Although perhaps something of a controversial entry, visible evidence exists which suggests Disney uses subtle themes of Satanism in their films. For example, the beast of “Beauty and the Beast” is portrayed as a horned creature with fangs, resembling a traditional image of Lucifer. Philoctetes in “Hercules” is also displayed in this form, with horns and cloven-feet. The most bizarre, albeit most controversial case is perhaps in Disney’s adaptation of “The Lion, the Witch and the Wardrobe”. It has been argued that eight-year-old Lucy’s meeting with Mr Tumnus involves a subtle theme of paeodophilia: the stranger (incidentally portrayed with goat legs and horns) persuades Lucy to visit his home before putting her to sleep by playing lullabies on his flute. The next thing we know, Lucy wakes to find Mr Tumnus crying and saying that he has “done something very bad”: in the context of the story Tumnus betrayed Lucy to the White Witch. Despite the evidence of a darker theme, many critics of the theory have suggested the sequence simply represents the consequences of children trusting strangers.
Now many would feel inclined to offer Disney some leniency here, given that it is targeting children with its films, but many others would condemn them for sugar-coating themes of death and deceit with fluffy singing animals and perfect happy endings. Take “The Lion King” – a film based on William Shakespeare’s classic tragedy “Hamlet”. Disney altered the original ending of the play, in which many of the central characters die, and replaced it with a perfect triumph of good over evil, firmly rendering the plot meaningless and holding up a giant middle finger to Shakespeare in the process. However “Hamlet” isn’t the only literary masterpiece Disney have butchered on screen. Take the plot structure of Hans Christian Anderson’s “The Little Mermaid” and you will find another drastically altered ending. In the original, Ariel does not marry the prince and is forced to kill him to regain her mermaid tail, but she cannot perform the deed and instead dies sadly.

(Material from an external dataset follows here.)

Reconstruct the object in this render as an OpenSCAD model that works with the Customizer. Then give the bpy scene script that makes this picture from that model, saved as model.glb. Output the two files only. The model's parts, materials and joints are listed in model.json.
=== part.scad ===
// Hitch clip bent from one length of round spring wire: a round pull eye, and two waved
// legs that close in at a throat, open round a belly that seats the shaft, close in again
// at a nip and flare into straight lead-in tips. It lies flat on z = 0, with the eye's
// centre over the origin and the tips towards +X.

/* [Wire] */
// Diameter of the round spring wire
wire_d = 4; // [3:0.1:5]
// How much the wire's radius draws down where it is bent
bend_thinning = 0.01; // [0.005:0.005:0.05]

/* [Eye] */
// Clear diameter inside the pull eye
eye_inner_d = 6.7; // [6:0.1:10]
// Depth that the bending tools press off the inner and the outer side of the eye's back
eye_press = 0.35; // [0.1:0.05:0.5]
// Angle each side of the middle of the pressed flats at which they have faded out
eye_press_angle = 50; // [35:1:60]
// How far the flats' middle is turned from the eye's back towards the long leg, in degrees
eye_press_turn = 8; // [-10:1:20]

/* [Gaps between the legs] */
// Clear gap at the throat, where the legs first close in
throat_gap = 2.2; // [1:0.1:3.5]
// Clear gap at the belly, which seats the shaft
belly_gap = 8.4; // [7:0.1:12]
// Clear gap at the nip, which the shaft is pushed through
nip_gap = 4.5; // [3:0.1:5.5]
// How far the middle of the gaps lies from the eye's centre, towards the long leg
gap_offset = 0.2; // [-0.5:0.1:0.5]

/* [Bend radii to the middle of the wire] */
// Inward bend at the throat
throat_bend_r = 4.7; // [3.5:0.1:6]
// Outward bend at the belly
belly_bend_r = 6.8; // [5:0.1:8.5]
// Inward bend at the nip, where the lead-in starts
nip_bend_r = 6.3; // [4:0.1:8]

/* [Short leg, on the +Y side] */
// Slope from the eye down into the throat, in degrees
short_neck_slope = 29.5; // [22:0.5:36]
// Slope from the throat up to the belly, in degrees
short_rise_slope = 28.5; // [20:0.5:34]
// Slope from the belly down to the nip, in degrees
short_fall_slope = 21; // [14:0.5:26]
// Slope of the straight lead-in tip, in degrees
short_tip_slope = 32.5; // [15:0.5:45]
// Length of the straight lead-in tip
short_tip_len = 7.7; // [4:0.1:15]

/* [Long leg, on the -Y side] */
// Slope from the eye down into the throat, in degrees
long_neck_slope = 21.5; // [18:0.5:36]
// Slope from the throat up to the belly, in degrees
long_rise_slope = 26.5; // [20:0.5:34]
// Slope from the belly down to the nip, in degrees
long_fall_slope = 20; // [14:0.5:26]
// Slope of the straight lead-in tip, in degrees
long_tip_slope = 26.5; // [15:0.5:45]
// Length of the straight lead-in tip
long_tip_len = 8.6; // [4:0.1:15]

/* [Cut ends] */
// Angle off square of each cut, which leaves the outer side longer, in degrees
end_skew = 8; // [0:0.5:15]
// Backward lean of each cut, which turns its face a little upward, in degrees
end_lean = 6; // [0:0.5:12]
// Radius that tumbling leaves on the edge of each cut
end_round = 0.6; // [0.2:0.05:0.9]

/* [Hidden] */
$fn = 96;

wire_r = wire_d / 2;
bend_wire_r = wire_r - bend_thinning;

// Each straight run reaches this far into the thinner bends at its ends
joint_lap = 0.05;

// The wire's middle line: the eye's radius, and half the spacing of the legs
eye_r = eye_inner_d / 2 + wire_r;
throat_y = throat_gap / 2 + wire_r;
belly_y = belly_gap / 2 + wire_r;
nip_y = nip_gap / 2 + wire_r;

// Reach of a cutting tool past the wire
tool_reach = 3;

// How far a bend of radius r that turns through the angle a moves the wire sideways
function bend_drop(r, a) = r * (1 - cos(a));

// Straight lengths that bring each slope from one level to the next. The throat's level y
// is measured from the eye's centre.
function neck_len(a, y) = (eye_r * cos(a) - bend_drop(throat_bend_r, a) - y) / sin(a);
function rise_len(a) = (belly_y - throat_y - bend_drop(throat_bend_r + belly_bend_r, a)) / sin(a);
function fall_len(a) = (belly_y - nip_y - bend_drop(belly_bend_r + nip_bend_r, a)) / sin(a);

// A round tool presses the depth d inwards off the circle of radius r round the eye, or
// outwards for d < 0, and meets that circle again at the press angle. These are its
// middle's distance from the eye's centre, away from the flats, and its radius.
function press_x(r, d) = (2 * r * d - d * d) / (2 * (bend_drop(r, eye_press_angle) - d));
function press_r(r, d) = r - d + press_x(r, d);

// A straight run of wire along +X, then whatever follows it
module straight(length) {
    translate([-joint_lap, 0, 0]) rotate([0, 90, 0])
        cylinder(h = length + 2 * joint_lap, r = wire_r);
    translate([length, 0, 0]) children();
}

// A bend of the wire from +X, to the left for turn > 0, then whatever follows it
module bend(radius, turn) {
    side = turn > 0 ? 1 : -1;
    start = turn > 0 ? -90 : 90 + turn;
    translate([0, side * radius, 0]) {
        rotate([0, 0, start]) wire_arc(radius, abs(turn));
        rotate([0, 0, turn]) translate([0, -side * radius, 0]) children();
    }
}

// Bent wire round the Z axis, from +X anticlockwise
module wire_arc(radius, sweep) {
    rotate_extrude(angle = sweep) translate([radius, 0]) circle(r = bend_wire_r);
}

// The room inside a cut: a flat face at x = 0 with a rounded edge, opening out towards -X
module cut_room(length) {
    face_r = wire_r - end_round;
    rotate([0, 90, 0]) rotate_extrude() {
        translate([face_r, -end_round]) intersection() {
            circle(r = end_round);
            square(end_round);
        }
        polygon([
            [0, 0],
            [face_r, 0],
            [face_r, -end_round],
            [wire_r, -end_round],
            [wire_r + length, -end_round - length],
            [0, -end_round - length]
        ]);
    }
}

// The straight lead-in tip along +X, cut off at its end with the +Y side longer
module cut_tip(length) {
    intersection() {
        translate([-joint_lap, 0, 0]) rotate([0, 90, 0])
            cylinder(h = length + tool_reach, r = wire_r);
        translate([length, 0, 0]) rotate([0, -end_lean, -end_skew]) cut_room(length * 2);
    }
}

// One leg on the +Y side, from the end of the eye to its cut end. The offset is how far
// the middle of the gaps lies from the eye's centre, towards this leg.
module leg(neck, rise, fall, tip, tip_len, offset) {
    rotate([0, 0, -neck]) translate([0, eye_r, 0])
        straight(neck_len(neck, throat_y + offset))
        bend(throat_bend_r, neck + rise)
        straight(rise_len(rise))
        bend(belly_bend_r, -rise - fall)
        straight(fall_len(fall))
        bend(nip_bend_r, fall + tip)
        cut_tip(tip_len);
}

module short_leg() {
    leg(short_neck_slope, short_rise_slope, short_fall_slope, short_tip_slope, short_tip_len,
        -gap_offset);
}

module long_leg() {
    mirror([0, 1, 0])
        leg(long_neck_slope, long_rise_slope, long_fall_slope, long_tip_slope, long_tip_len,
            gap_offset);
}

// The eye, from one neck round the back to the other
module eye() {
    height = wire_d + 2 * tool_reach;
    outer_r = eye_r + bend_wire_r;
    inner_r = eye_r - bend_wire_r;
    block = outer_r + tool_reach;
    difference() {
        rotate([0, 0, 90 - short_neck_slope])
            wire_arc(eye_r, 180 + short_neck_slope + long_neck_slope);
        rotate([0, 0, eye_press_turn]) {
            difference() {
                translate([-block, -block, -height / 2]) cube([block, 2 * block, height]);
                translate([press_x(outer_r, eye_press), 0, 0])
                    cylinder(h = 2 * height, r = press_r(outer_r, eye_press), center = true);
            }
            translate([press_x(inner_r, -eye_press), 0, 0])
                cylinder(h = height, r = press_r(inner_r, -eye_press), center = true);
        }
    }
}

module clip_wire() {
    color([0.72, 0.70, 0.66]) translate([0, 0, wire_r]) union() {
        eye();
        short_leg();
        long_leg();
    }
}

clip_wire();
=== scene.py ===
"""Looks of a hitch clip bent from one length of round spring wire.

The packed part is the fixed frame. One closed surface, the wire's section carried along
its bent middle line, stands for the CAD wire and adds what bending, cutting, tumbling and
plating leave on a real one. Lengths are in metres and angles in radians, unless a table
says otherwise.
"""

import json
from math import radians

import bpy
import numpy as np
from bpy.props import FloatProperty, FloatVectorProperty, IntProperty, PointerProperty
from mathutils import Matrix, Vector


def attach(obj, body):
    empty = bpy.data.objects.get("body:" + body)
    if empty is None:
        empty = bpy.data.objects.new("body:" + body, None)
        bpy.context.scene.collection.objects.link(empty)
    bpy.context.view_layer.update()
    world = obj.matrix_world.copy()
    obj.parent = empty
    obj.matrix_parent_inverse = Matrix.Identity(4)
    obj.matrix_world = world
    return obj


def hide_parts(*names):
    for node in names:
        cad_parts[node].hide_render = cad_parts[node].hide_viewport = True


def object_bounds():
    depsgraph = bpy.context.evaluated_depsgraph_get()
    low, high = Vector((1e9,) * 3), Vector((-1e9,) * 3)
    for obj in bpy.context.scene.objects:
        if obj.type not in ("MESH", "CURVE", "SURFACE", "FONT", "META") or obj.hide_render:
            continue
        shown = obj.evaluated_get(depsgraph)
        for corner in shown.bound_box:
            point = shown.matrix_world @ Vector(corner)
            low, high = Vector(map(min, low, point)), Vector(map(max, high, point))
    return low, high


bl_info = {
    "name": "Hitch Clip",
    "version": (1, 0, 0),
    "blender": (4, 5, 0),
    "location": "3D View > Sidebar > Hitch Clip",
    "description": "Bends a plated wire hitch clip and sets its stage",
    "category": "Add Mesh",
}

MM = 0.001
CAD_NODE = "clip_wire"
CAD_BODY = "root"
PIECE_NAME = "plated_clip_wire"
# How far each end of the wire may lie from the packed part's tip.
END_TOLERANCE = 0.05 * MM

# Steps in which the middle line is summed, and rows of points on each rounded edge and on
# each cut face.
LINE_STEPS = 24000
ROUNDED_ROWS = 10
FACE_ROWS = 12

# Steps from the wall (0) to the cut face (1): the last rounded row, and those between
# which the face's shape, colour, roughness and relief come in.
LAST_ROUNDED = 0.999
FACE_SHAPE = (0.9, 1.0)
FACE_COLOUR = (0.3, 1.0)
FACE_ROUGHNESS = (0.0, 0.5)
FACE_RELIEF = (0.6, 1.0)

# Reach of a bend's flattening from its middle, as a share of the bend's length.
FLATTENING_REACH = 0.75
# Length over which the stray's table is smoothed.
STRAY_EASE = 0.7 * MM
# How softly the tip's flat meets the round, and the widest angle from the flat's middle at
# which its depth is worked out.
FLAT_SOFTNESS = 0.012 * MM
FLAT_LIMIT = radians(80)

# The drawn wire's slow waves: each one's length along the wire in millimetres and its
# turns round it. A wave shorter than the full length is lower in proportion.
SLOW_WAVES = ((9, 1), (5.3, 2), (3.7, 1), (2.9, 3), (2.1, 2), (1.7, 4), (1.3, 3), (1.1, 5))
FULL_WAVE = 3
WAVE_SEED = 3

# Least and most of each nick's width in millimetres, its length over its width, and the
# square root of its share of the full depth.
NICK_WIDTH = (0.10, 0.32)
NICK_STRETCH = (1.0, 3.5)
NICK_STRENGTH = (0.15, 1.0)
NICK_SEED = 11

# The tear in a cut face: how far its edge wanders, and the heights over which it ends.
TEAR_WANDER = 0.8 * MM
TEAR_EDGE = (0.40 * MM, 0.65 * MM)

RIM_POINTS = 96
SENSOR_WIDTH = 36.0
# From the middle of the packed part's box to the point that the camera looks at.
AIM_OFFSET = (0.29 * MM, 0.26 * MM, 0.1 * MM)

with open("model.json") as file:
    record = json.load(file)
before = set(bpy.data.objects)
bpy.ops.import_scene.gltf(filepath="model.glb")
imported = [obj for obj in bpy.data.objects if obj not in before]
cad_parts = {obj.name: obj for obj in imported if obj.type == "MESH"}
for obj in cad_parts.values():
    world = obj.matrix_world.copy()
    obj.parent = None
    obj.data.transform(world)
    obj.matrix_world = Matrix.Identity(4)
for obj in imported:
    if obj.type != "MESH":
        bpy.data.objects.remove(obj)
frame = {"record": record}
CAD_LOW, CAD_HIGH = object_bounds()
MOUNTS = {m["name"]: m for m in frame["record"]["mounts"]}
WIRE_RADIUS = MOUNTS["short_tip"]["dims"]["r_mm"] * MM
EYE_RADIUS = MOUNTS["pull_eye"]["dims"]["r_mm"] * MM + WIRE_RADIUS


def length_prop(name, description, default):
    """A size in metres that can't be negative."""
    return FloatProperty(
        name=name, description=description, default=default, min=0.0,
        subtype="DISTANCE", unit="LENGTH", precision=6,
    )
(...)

Overall the most blatant and unambiguous message that Disney teaches any child is how to discriminate between races. The crows in “Dumbo”, released in 1941 when racism against African Americans was more acceptable, is probably the most blatant example. The language and attire of the birds are clearly intended to mock African Americans. The characters exist only to help the white protagonist, and contribute mainly comedic value amongst white audiences, adding insult to injury on the already glaring stereotype. Another example is the Chinese cat from “The Aristocats”, who sings about fortune cookies (invented in America incidentally) with an almost unintelligibly Asian accent. Disney has been blasted time and again for racism and yet it continues to perpetuate glaring stereotypes.